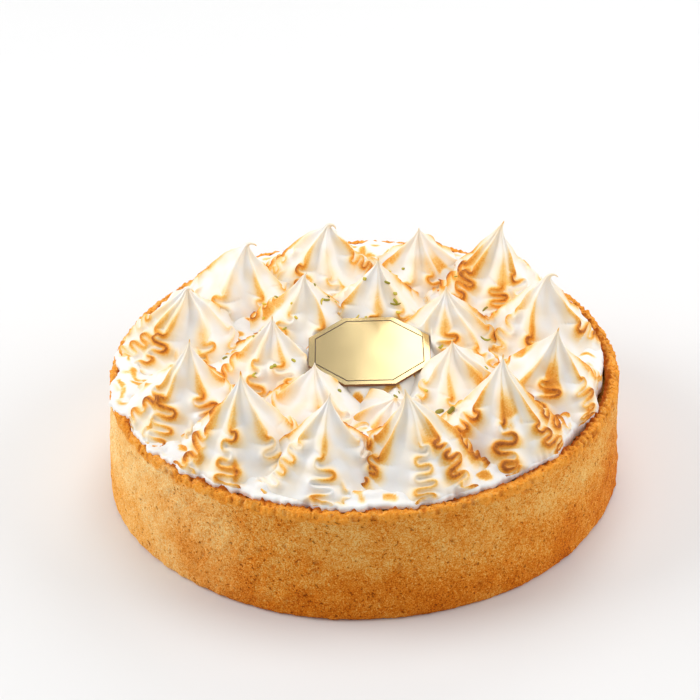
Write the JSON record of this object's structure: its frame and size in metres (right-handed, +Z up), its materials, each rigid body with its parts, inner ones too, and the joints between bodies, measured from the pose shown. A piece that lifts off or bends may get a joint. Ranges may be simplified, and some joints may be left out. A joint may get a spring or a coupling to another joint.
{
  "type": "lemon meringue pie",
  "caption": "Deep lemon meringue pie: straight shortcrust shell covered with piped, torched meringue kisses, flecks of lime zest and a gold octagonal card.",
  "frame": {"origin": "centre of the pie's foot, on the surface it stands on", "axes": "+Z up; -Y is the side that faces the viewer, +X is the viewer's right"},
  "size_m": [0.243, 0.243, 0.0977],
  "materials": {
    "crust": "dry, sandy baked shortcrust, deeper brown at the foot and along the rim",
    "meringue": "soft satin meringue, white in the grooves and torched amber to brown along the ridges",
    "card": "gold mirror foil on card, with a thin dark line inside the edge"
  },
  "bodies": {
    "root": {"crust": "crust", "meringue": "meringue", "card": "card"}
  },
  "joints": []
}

* * *

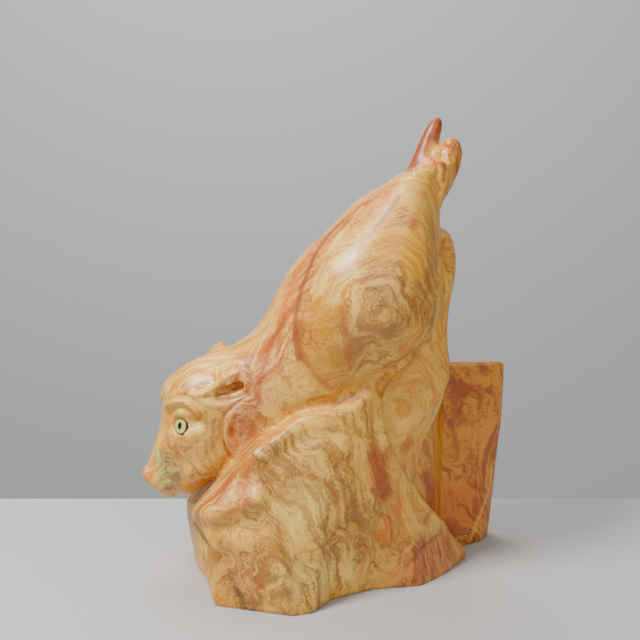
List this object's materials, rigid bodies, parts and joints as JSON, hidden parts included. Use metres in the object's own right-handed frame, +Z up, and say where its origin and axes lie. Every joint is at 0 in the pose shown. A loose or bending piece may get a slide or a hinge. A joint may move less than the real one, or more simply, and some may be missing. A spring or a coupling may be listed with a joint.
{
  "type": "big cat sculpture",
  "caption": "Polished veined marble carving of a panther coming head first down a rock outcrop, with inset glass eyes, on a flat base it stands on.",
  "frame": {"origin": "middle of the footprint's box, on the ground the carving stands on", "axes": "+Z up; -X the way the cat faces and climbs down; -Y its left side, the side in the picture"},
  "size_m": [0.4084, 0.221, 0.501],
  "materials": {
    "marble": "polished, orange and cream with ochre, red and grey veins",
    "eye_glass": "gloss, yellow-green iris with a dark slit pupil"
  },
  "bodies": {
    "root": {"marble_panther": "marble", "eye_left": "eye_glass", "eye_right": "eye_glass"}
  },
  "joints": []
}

--

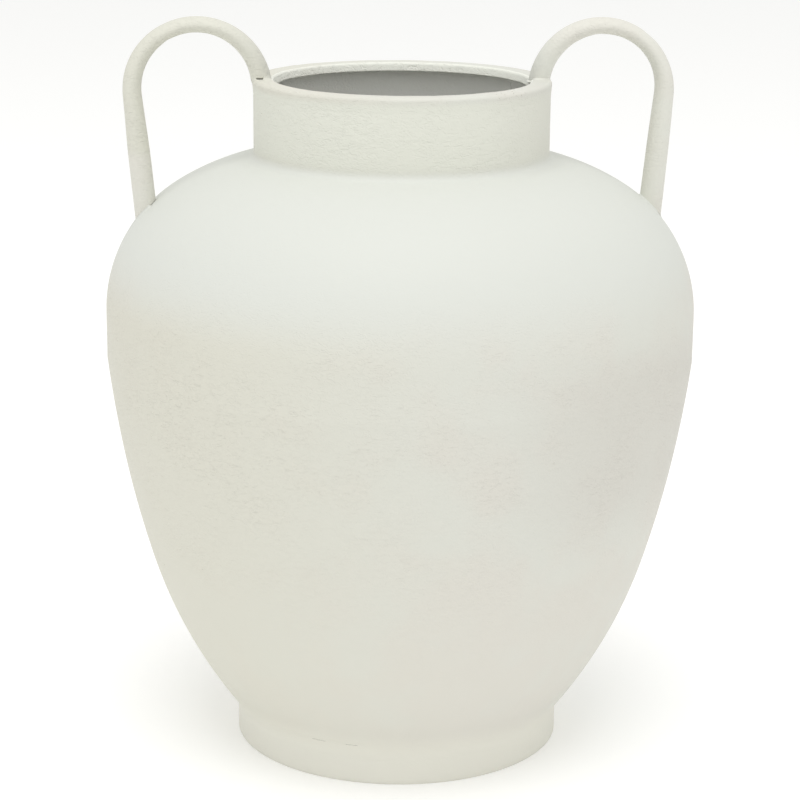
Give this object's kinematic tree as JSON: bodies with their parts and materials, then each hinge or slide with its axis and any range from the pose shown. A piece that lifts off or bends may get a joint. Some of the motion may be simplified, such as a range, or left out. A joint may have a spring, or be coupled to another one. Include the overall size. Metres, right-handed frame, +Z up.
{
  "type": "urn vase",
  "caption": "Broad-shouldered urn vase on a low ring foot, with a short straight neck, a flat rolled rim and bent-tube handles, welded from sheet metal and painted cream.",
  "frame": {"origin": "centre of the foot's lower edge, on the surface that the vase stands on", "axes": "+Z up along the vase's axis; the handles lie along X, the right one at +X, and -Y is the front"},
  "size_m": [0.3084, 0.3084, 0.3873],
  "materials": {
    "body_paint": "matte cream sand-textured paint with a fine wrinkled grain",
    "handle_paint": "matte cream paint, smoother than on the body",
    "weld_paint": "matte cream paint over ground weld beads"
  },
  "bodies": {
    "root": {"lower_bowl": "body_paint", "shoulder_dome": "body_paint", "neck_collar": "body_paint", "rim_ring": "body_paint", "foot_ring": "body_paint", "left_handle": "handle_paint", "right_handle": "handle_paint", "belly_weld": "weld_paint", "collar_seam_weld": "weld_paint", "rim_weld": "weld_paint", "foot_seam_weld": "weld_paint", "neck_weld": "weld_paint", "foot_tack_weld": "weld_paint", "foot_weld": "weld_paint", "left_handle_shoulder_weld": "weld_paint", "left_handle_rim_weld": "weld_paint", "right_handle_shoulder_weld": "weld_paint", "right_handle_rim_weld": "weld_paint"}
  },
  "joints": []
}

▶ [AIM]:
Find the number of lines in which the word "each" occurs, and write nothing but that number.

▶ [RESULT OF THIS TASK]:
2